Familiaridade não é conhecimento técnico: o erro comum sobre Psicologia
Há temas que nos parecem tão próximos, tão cotidianos, que temos a impressão de já compreendê-los por completo. Emoções, relações humanas, estresse, motivação. É comum ouvir frases como “todo mundo entende um pouco de gente”. É justamente aí que mora o problema.

A Psicologia, enquanto ciência, nasce da tentativa de compreender o comportamento humano com método, evidência e responsabilidade técnica, não a partir da intuição ou da vivência pessoal. Ainda assim, seguimos confundindo Psicologia com senso comum, com opinião, intervenção com conselho e diagnóstico com questionário online.

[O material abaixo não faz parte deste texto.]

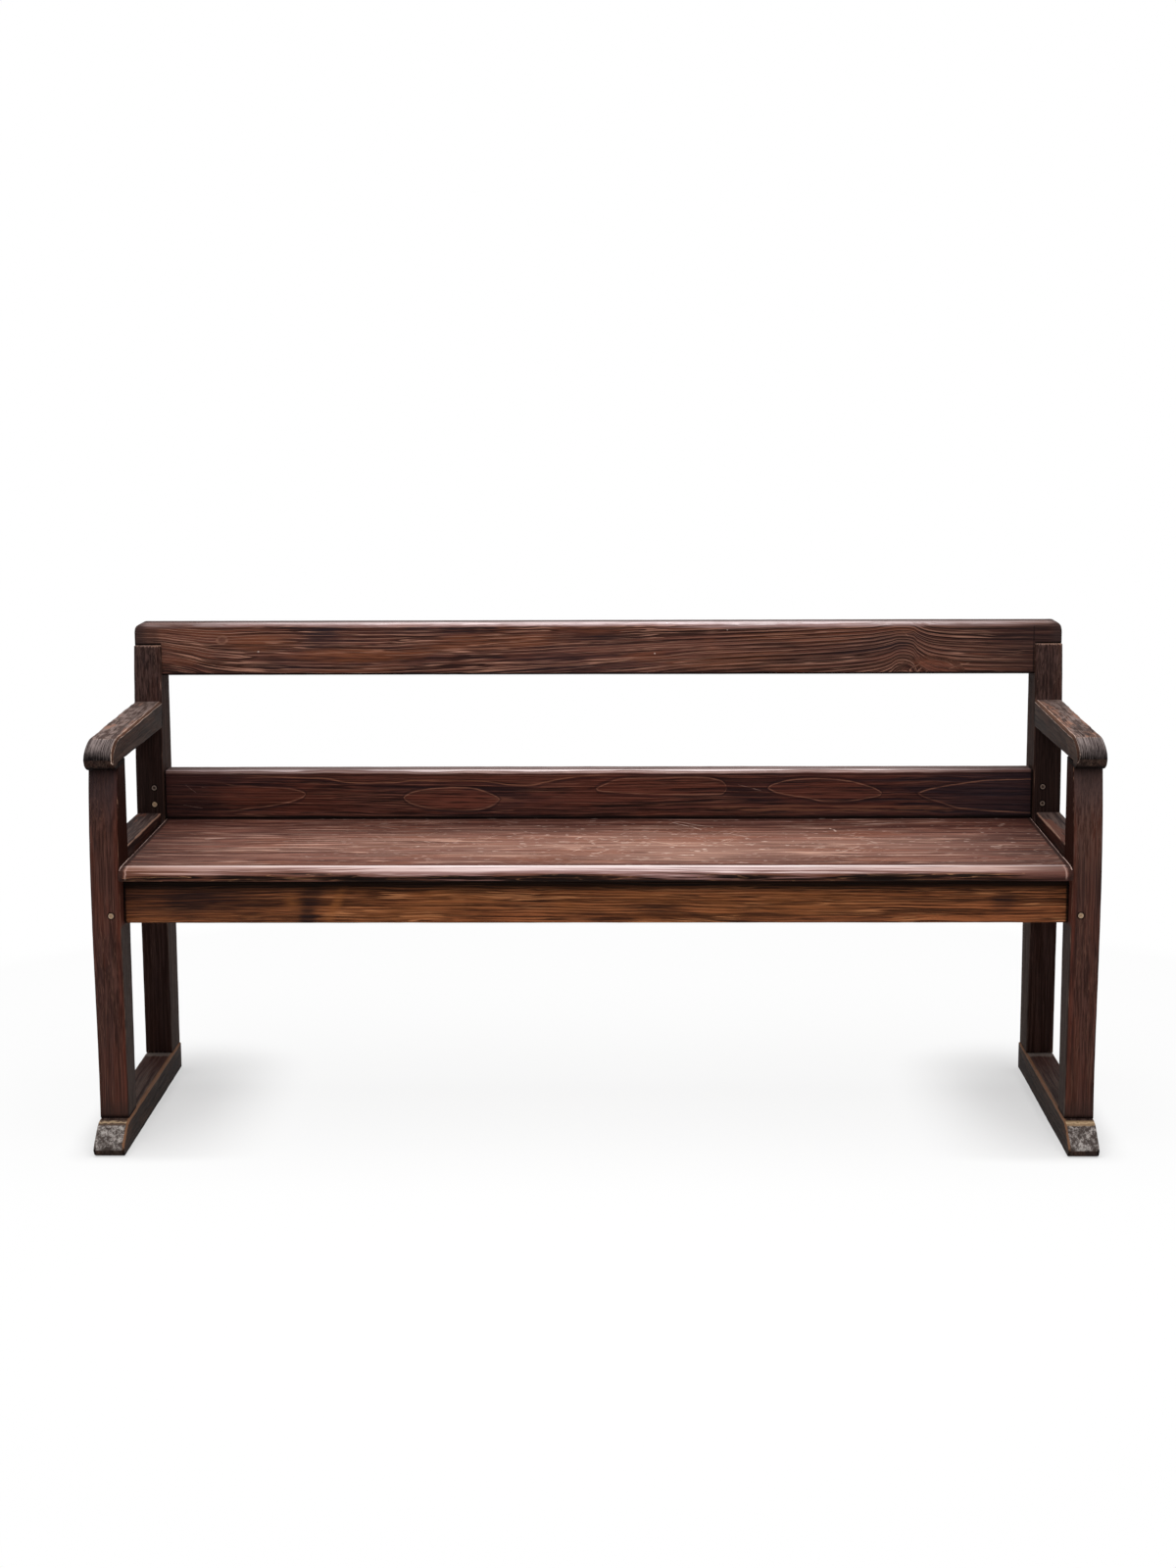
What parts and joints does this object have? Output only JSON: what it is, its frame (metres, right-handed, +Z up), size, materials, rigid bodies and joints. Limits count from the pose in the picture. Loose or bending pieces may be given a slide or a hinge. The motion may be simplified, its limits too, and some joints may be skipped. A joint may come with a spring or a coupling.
{
  "type": "deacons bench",
  "caption": "Long wooden bench with bowed post-and-runner end frames, open armrests, a one-board seat with a rolled front edge, an apron, a crest rail and a lower back rail, all pegged.",
  "frame": {"origin": "on the floor, in the middle of the bench's length and halfway between the toes and the heels of the feet", "axes": "+Z up, +X along the bench to the sitter's left, which is the right-hand end seen from in front, +Y from the front to the back"},
  "size_m": [1.5386, 0.521, 0.774],
  "materials": {
    "stained_wood": "dark red-brown stain on softwood, worn satin, paler on edges",
    "peg_wood": "hardwood pegs, end grain, worn",
    "screw_steel": "dull zinc-plated steel"
  },
  "bodies": {
    "root": {"left_foot": "stained_wood", "left_front_post": "stained_wood", "left_rear_post": "stained_wood", "left_armrest": "stained_wood", "left_side_rail": "stained_wood", "right_foot": "stained_wood", "right_front_post": "stained_wood", "right_rear_post": "stained_wood", "right_armrest": "stained_wood", "right_side_rail": "stained_wood", "crest_rail": "stained_wood", "lower_back_rail": "stained_wood", "seat_board": "stained_wood", "front_apron": "stained_wood", "rear_seat_rail": "stained_wood", "seat_bearer_1": "stained_wood", "seat_bearer_2": "stained_wood", "seat_bearer_3": "stained_wood", "back_rail_pegs": "peg_wood", "apron_pegs": "peg_wood", "rear_seat_rail_pegs": "peg_wood", "crest_pegs": "peg_wood", "side_rail_pegs": "peg_wood", "armrest_pegs": "peg_wood", "foot_pegs": "peg_wood", "seat_screws": "screw_steel"}
  },
  "joints": []
}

Essa confusão não é nova, nem exclusiva do Brasil. O psicólogo norte-americano Keith E. Stanovich, referência no campo da epistemologia psicológica, descreve esse fenômeno como um “efeito de familiaridade enganosa”. Em “How to think straight about Psychology, ele afirma que muitas pessoas subestimam a complexidade da Psicologia científica justamente porque seus temas soam familiares. O que é familiar, geralmente, parece simples; quando, na verdade, não é.
A falsa equivalência entre vivência e saber técnico
A pandemia e, mais recentemente, o debate sobre saúde mental no trabalho, escancararam esse fenômeno. Ferramentas genéricas geram diagnósticos, palestrantes motivacionais viram psicólogos e por aí vai…Termos como “ansiedade”, “burnout” e “riscos psicossociais” passaram a circular com frequência. Se, por um lado, isso ampliou a conscientização, por outro, favoreceu a banalização de fenômenos humanos e organizacionais com densidade clínica, ética e social.
Saúde mental não é tendência, é um campo científico. Requer preparo teórico e técnico para entender contextos e dinâmicas humanas em profundidade. A NR-1 no Brasil, e a ISO 45003 no exterior, tornaram isso explícito: há exigência normativa e regulatória para que empresas avaliem fatores de riscos psicossociais com base em conhecimento válido e confiável.
Diagnóstico técnico não é checklist online. Vivência pessoal, por mais legítima que seja, não é ciência.
Quando abordagens simplistas ocupam o lugar da técnica, os impactos são múltiplos: ameaça à vida, perda de confiança das equipes, iniciativas inócuas, fragilidade institucional e, em muitos casos, risco jurídico.
Por uma Psicologia reconhecida como ciência
A Psicologia, como ciência, não existe para validar o que já achamos que sabemos. Ela serve para testar, refinar e muitas vezes desconstruir certezas intuitivas. Como lembra Stanovich
“a ciência não é aquilo que parece fazer sentido, é aquilo que sobrevive à evidência em contrário”.
Tratar a Psicologia como senso comum esvazia seu poder de transformação social e amplia o risco de intervenções equivocadas.